Where the data below has the string "with", return the whole line.

— Collected data —
** BEGIN **
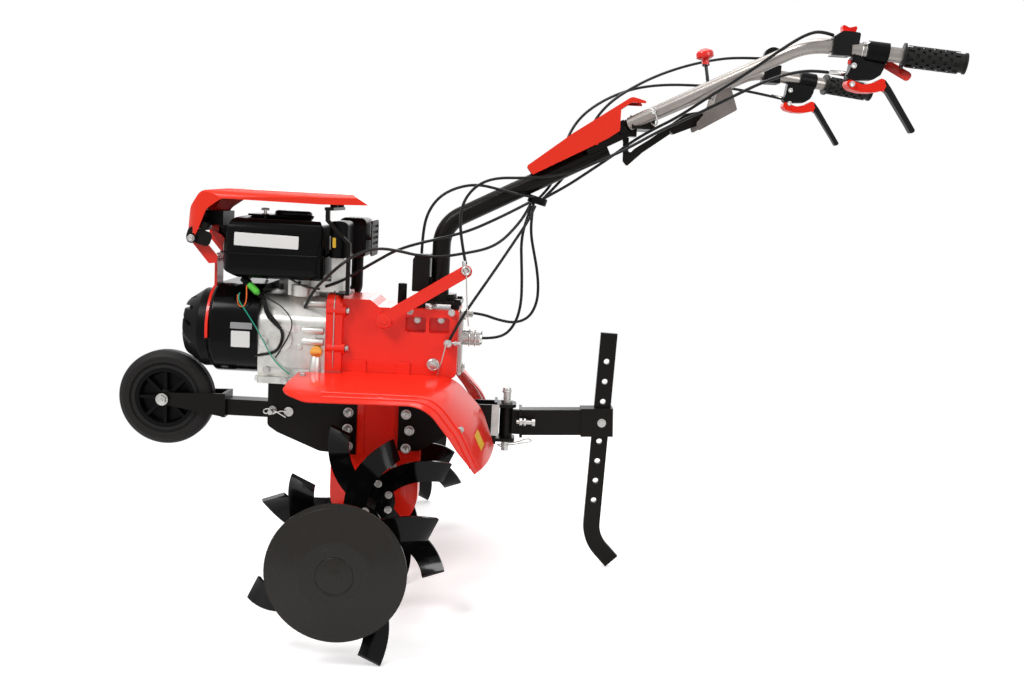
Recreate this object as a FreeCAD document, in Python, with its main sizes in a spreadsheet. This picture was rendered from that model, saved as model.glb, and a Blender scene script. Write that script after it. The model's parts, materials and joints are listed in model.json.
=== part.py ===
"""Garden tiller: a petrol engine on a gearbox, tines on a cross axle, a drag stake and a folding handlebar.

Lengths are millimetres and angles are degrees. Each piece is drawn in a frame of its own group (axle,
engine, column, handle, hitch or arm), with +X forward, +Y left and +Z up, and is then set down with the
whole machine leaning back on its tines and stake. Sizes come from the sheet and are written as
expressions of its aliases.
"""
import FreeCAD, Part
import math
import os
import re

import Sketcher
from FreeCAD import Placement, Rotation, Vector

doc = FreeCAD.newDocument("garden_tiller")
sheet = doc.addObject("Spreadsheet::Sheet", "sizes")

SIZES = {
    "stance": {
        "lean": 3.0,
        "axle_ahead": 288.4,
    },
    "tines": {
        "blade_width": 43.0,
        "blade_thick": 6.0,
        "blade_long": 161.6,
        "blade_sweep": 76.0,
        "blade_bend": 54.0,
        "blades_per_set": 4,
        "set_inner": 88.0,
        "set_middle": 290.0,
        "set_outer": 486.0,
        "hub_radius": 26.0,
        "axle_radius": 15.0,
        "tine_flange": 52.0,
        "disc_at": 540.0,
        "disc_radius": 120.0,
        "disc_dish": 14.0,
        "disc_thick": 3.0,
    },
    "gearbox": {
        "flange_plane": 103.0,
        "bell_thick": 16.5,
        "flange_half": 88.0,
        "flange_top": 424.0,
        "flange_foot": 258.0,
        "gearbox_top": 416.0,
        "gearbox_deck": 402.0,
        "gearbox_floor": 262.0,
        "gearbox_rear": 165.0,
        "gearbox_half": 75.0,
        "leg_half": 25.0,
        "leg_front": 69.5,
        "leg_back": 92.0,
        "chain_radius": 80.0,
        "bearing_radius": 40.0,
        "bearing_half": 46.0,
        "plate_thick": 5.0,
        "bracket_front": 229.0,
    },
    "engine": {
        "engine_base": 237.0,
        "crank_height": 102.0,
        "case_length": 137.0,
        "case_half": 86.0,
        "shroud_front": 238.0,
        "shroud_radius": 93.0,
        "recoil_front": 301.0,
        "recoil_radius": 82.0,
        "recoil_face": 56.0,
        "tank_half": 110.0,
        "tank_seam": 262.0,
        "tank_top": 336.0,
        "tank_floor": 212.0,
        "tank_front": 212.0,
        "cap_radius": 38.0,
    },
    "hood": {
        "hood_half": 105.0,
        "hood_skirt": 27.0,
        "hood_wall": 3.0,
        "strap_half": 76.0,
        "hood_hinge_x": 272.5,
        "hood_hinge_z": 286.0,
    },
    "fenders": {
        "fender_inner": 78.0,
        "fender_outer": 300.0,
        "fender_wall": 2.5,
    },
    "wheel": {
        "wheel_radius": 100.0,
        "wheel_half": 22.0,
        "rim_radius": 63.0,
        "arm_pivot_x": 184.0,
        "arm_pivot_z": 168.0,
        "arm_reach": 264.0,
        "arm_high": 34.0,
        "arm_half": 20.0,
        "fork_gap": 28.0,
        "fork_wall": 4.0,
    },
    "hitch": {
        "pin_x": 272.0,
        "pin_z": 165.0,
        "pin_radius": 8.0,
        "lug_gap": 66.0,
        "lug_thick": 7.0,
        "hitch_rise": 3.0,
        "bar_high": 54.0,
        "bar_half": 17.0,
        "bar_end": 158.0,
        "socket_long": 68.0,
        "socket_high": 60.0,
        "socket_half": 14.0,
        "stake_wide": 35.0,
        "stake_half": 6.0,
        "stake_lean": 4.7,
        "stake_hole": 6.0,
        "hole_pitch": 43.0,
        "stake_pin": 5.9,
        "stake_at": 202.0,
    },
    "column": {
        "column_x": 119.0,
        "column_z": 424.0,
        "column_radius": 19.0,
        "column_rise": 27.5,
        "column_bend": 70.0,
        "column_knee": 150.0,
    },
    "handle": {
        "hinge_x": 478.0,
        "hinge_z": 785.0,
        "tube_radius": 13.5,
        "tube_wall": 2.0,
        "grip_radius": 17.0,
        "grip_long": 112.0,
        "ear_half": 17.3,
        "handle_tilt": 18.0,
        "hinge_radius": 8.0,
    },
    "cables": {
        "cable_radius": 3.0,
    },
}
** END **
— Response below —
Recreate this object as a FreeCAD document, in Python, with its main sizes in a spreadsheet. This picture was rendered from that model, saved as model.glb, and a Blender scene script. Write that script after it. The model's parts, materials and joints are listed in model.json.
engine, column, handle, hitch or arm), with +X forward, +Y left and +Z up, and is then set down with the